Before discussing our results further, there are some limitations of our study that should be considered. First, the participants did not represent the entire Chinese population with hip OA. Most of the patients recruited had severe hip OA and intended to undergo THA. However, there was enough variability in the population to demonstrate responsiveness, and no floor or ceiling effects were observed. Second, we translated the OHS into a standard simplified Chinese language, the official language of China, but traditional Chinese language was also widely used in several southern areas in China. So it is necessary to translate and validate the OHS into traditional Chinese language in the future. Third, all of the participants underwent THA. We did not assess the responsiveness in patients receiving conservative treatments. Thus, more validation research in patients with hip OA with other treatments would be required.

The Cronbach’s alpha correlation coefficient for the OHS-C (0.914) indicated excellent internal consistency, which was equivalent to other studies of OHS [6, 7, 10, 17, 20, 24]. The Pearson coefficients of item total (ranging from 0.427 to 0.770) also indicated good correlation between item and overall score. As for the test-retest reliability, ICC for the OHS-C (0.937; 95% confidence interval, 0.909–0.957) and Bland-Altman plot (Fig. 2) was considered of good reproducibility. It was in accordance with other validation studies [10, 17, 20].

Construct validity was demonstrated by calculating the correlation between OHS-C scores and HHS, VAS, and eight individual domains of SF-36 scores. The OHS-C correlated significantly with HHS (0.890) and VAS (−0.788), which suggested the OHS-C measured similar aspects to HHS and VAS. We also observed that OHS-C showed a significant correlation with Physical Functioning (0.79, p < 0.01) and Bodily Pain (0.70, p < 0.01) domains of the SF-36 and a weak correlation with Vitality(0.31, p < 0.01), Role-Emotional (0.31, p < 0.01), and Mental Health (0.29, p < 0.01) domains of the SF-36 (Table 5). The result of construct validity was consistent with previous validation studies [6, 7, 10, 17, 24]. No floor or ceiling effects were observed in the pre- and postoperative patients, similar to previous studies [10, 17].

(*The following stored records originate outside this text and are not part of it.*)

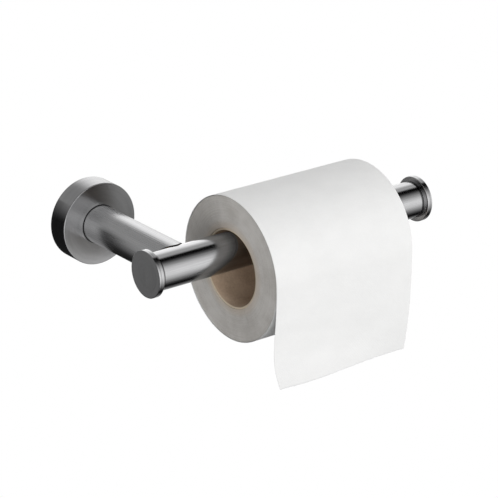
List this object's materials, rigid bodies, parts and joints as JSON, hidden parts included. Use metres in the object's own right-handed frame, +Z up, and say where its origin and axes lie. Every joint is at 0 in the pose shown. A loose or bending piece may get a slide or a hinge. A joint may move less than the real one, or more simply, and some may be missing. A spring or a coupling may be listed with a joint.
{
  "type": "toilet paper holder",
  "caption": "Wall-mounted toilet paper holder: a round cover flange and a post carry a horizontal bar with end caps, on which a paper roll hangs, turns and slides.",
  "frame": {"origin": "centre of the wall bracket's back, on the plane of the wall and on the post's axis", "axes": "+X along the bar towards its free end, +Y into the wall, +Z up; the bar stands out from the wall along -Y"},
  "size_m": [0.2014, 0.1376, 0.107],
  "materials": {
    "brushed_finish": "stainless steel with a dark gunmetal coating, brushed: around the flange, along the tubes",
    "bracket_metal": "plain turned steel",
    "turned_brass": "plain turned brass",
    "fastener_steel": "bright stainless fastener",
    "seal_rubber": "black O-ring rubber",
    "core_card": "spirally wound grey-brown cardboard",
    "tissue": "soft white tissue, finely embossed"
  },
  "bodies": {
    "holder": {"wall_bracket": "bracket_metal", "bracket_seal": "seal_rubber", "bracket_screw": "fastener_steel", "locating_pin": "fastener_steel", "post": "brushed_finish", "post_foot": "turned_brass", "post_neck": "turned_brass", "tie_bolt": "fastener_steel", "lock_washer": "fastener_steel", "flat_washer": "fastener_steel", "saddle_nut": "turned_brass", "bar": "brushed_finish", "cap_left": "brushed_finish", "cap_right": "brushed_finish", "cap_seal_left": "seal_rubber", "cap_seal_right": "seal_rubber"},
    "rose": {"flange": "brushed_finish"},
    "ply": {"outer_ply": "tissue"},
    "roll": {"core": "core_card", "paper_roll": "tissue"},
    "sheet": {"hanging_sheet": "tissue"}
  },
  "joints": [
    {"name": "rose_slide", "type": "slide", "parent": "holder", "child": "rose", "axis": [0, -1, 0], "range_m": [0, 0.03]},
    {"name": "roll_shift", "type": "slide", "parent": "holder", "child": "ply", "axis": [1, 0, 0], "range_m": [-0.023, 0.036]},
    {"name": "roll_spin", "type": "hinge", "parent": "ply", "child": "roll", "pos_m": [0.0851, -0.094, -0.01125], "axis": [1, 0, 0], "continuous": true},
    {"name": "sheet_pull", "type": "slide", "parent": "ply", "child": "sheet", "axis": [0, 0, -1], "range_m": [0, 0.11]}
  ],
  "couplings": [
    {"joint": "roll_spin", "follows": "sheet_pull", "rad_per_m": 22.99}
  ]
}
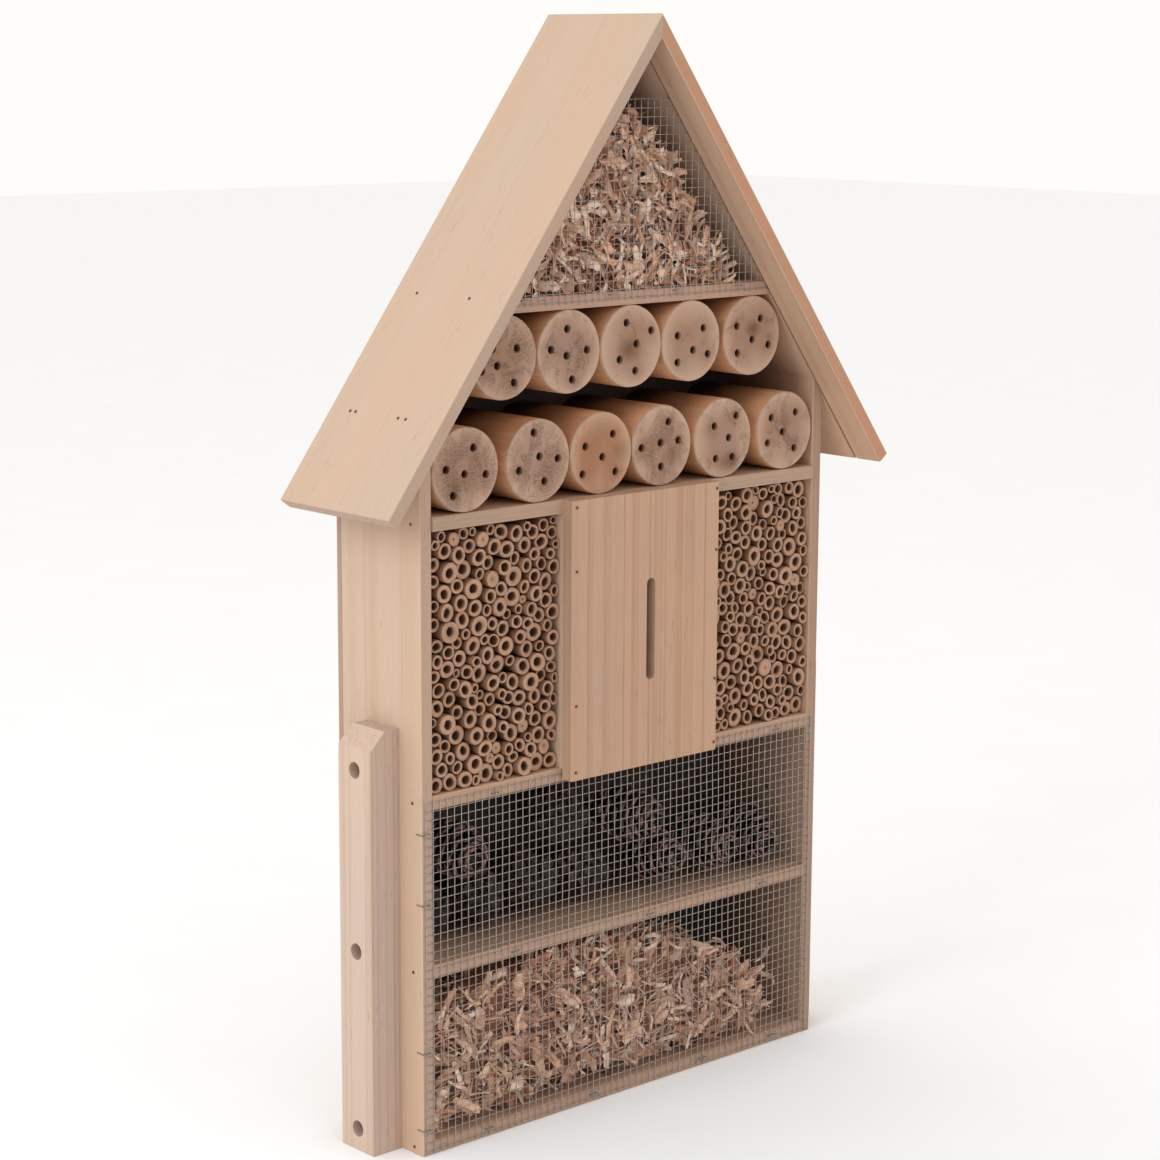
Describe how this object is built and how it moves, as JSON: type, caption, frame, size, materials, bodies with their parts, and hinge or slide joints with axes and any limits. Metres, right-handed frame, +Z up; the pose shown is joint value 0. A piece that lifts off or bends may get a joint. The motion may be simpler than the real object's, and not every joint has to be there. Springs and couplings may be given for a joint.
{
  "type": "insect hotel",
  "caption": "Tall narrow house-shaped insect hotel of softwood boards, with bays of drilled logs, reeds, pine cones and wood shavings behind wire mesh.",
  "frame": {"origin": "centre of the bounding box in plan, on the ground under the floor board", "axes": "+Z up, front with the mesh and the butterfly panel towards -Y, +X to the right as seen from the front"},
  "size_m": [0.496, 0.12, 0.8],
  "materials": {
    "case_wood": "planed untreated softwood, matt",
    "back_sheet": "sanded plywood, matt",
    "log_wood": "sawn end grain with fine saw marks, matt",
    "reed_stem": "dry cut reed, thick pale wall, satin outside",
    "pine_cone": "dry open cone scales, rough",
    "shavings": "thin curled softwood shavings, matt",
    "galvanised_wire": "galvanised welded wire, dull",
    "fixing_steel": "plain steel, slightly darkened"
  },
  "bodies": {
    "root": {"attic_mesh": "galvanised_wire", "attic_shavings": "shavings", "attic_shelf": "case_wood", "back_nails": "fixing_steel", "back_panel": "back_sheet", "batten_screws": "fixing_steel", "butterfly_panel": "case_wood", "cone_shelf": "case_wood", "floor_board": "case_wood", "left_batten": "case_wood", "left_divider": "case_wood", "left_reeds": "reed_stem", "left_roof_board": "case_wood", "left_side_panel": "case_wood", "log_screws": "fixing_steel", "log_shelf": "case_wood", "lower_log_1": "log_wood", "lower_log_2": "log_wood", "lower_log_3": "log_wood", "lower_log_4": "log_wood", "lower_log_5": "log_wood", "lower_log_6": "log_wood", "lower_mesh": "galvanised_wire", "lower_shavings": "shavings", "mesh_staples": "fixing_steel", "panel_nails": "fixing_steel", "pine_cone_1": "pine_cone", "pine_cone_10": "pine_cone", "pine_cone_2": "pine_cone", "pine_cone_3": "pine_cone", "pine_cone_4": "pine_cone", "pine_cone_5": "pine_cone", "pine_cone_6": "pine_cone", "pine_cone_7": "pine_cone", "pine_cone_8": "pine_cone", "pine_cone_9": "pine_cone", "reed_shelf": "case_wood", "right_batten": "case_wood", "right_divider": "case_wood", "right_reeds": "reed_stem", "right_roof_board": "case_wood", "right_side_panel": "case_wood", "roof_nails": "fixing_steel", "side_nails": "fixing_steel", "upper_log_1": "log_wood", "upper_log_2": "log_wood", "upper_log_3": "log_wood", "upper_log_4": "log_wood", "upper_log_5": "log_wood"}
  },
  "joints": []
}
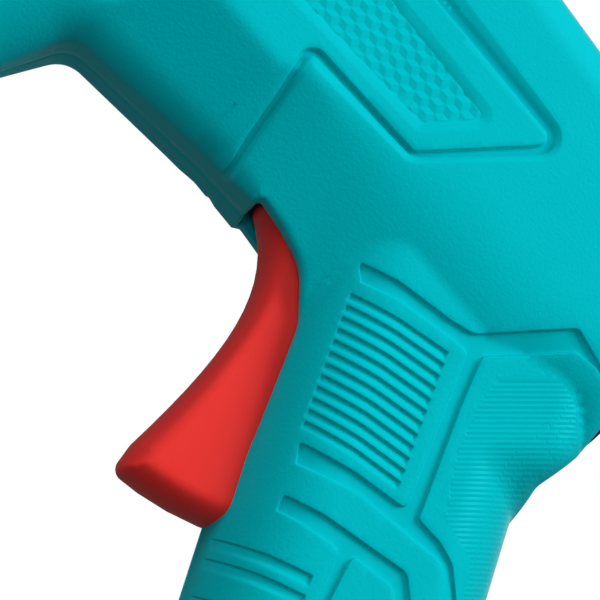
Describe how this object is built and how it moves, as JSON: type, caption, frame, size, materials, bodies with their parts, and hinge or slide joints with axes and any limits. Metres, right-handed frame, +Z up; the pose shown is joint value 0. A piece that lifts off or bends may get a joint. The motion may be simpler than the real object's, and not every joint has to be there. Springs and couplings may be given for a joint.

The responsiveness, or sensitivity to clinical change, is the most important characteristic in prospective outcome study. The result showed that the OHS-C was able to detect change after surgical treatment with excellent responsiveness. The effect size of the OHS-C was 3.52. Compared with those who received hyaluronic injection (effect size 1.98), patients who received a THA showed a better effect size of the OHS [17]. It was also better than the effect size of patients receiving a THA in other studies of OHS [6, 10]. Our explanation was that the participants in our study were in worse health status than those of other validation studies, which might lead to better responses to surgical treatment.

In summary, we found that the OHS could be interculturally adapted into Chinese with good psychometric properties. As a self-reported questionnaire, the Chinese version of the OHS is a joint-specific, reliable, valid instrument for a Chinese population with hip OA undergoing THA. Therefore, we suggest that the OHS-C can be used by surgeons in practice to evaluate the impact of hip OA and its treatments on patients’ pain and function.